- **TASK DESCRIPTION**
Write the data out again, exactly as given.

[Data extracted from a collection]
■ ■ ■ ■

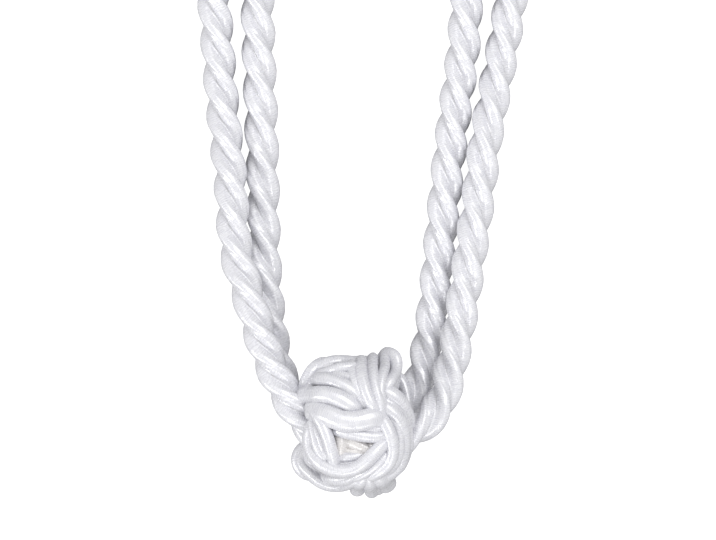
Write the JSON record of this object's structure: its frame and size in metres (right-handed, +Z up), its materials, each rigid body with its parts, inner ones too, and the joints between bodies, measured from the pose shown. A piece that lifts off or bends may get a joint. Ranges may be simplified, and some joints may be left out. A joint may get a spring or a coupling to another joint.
{
  "type": "curtain tieback rope with ball knot",
  "caption": "Doubled twisted satin rope with a round ball knot at its middle and an open hook loop at each end, for holding back a gathered curtain.",
  "frame": {"origin": "middle of the small flat spot that the ball knot rests on, with the tieback laid out flat on a surface", "axes": "+Y from the knot along the rope towards the two hook loops, +Z up from the surface, +X to the right seen from above"},
  "size_m": [0.1506, 0.3055, 0.0417],
  "materials": {
    "satin_rope": "satin",
    "satin_gimp": "satin"
  },
  "bodies": {
    "root": {"rope": "satin_rope", "knot": "satin_gimp"}
  },
  "joints": []
}
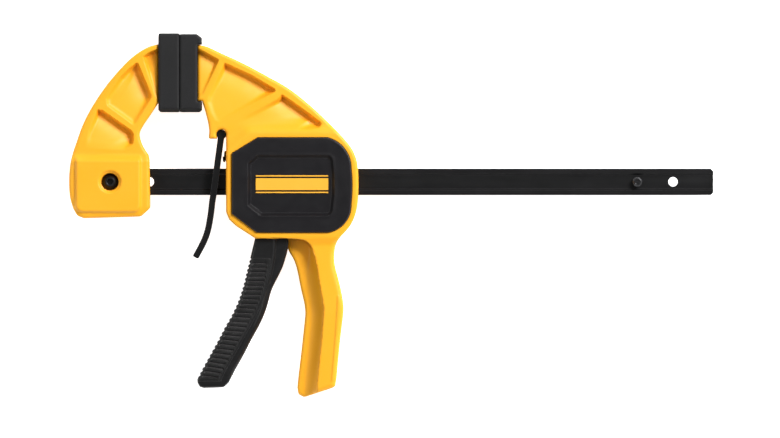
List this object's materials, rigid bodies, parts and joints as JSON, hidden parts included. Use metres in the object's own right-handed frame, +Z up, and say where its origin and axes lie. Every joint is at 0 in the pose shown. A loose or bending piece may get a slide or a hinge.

■ ■ ■ ■

- **RESPONSE TO THIS TASK**
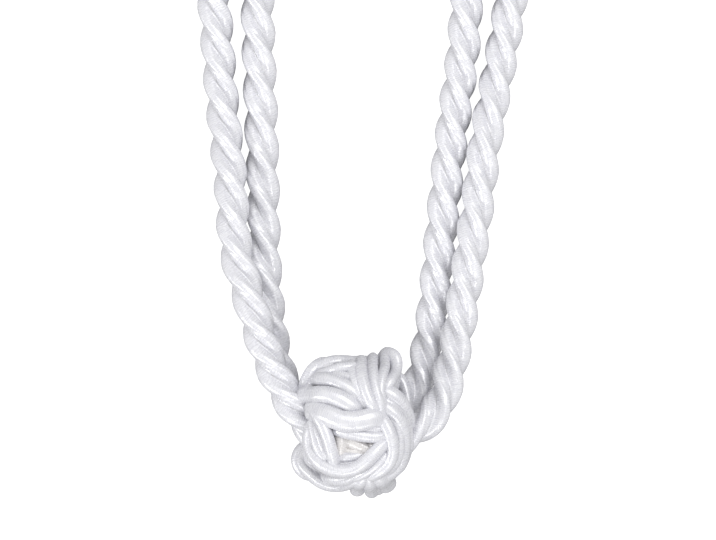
Write the JSON record of this object's structure: its frame and size in metres (right-handed, +Z up), its materials, each rigid body with its parts, inner ones too, and the joints between bodies, measured from the pose shown. A piece that lifts off or bends may get a joint. Ranges may be simplified, and some joints may be left out. A joint may get a spring or a coupling to another joint.
{
  "type": "curtain tieback rope with ball knot",
  "caption": "Doubled twisted satin rope with a round ball knot at its middle and an open hook loop at each end, for holding back a gathered curtain.",
  "frame": {"origin": "middle of the small flat spot that the ball knot rests on, with the tieback laid out flat on a surface", "axes": "+Y from the knot along the rope towards the two hook loops, +Z up from the surface, +X to the right seen from above"},
  "size_m": [0.1506, 0.3055, 0.0417],
  "materials": {
    "satin_rope": "satin",
    "satin_gimp": "satin"
  },
  "bodies": {
    "root": {"rope": "satin_rope", "knot": "satin_gimp"}
  },
  "joints": []
}
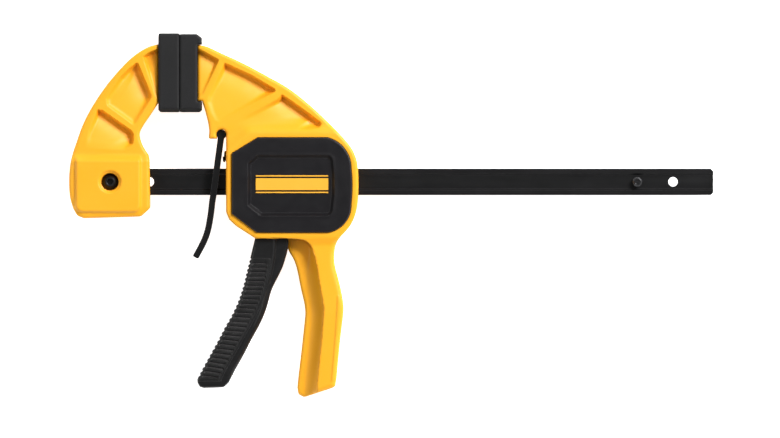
List this object's materials, rigid bodies, parts and joints as JSON, hidden parts included. Use metres in the object's own right-handed frame, +Z up, and say where its origin and axes lie. Every joint is at 0 in the pose shown. A loose or bending piece may get a slide or a hinge.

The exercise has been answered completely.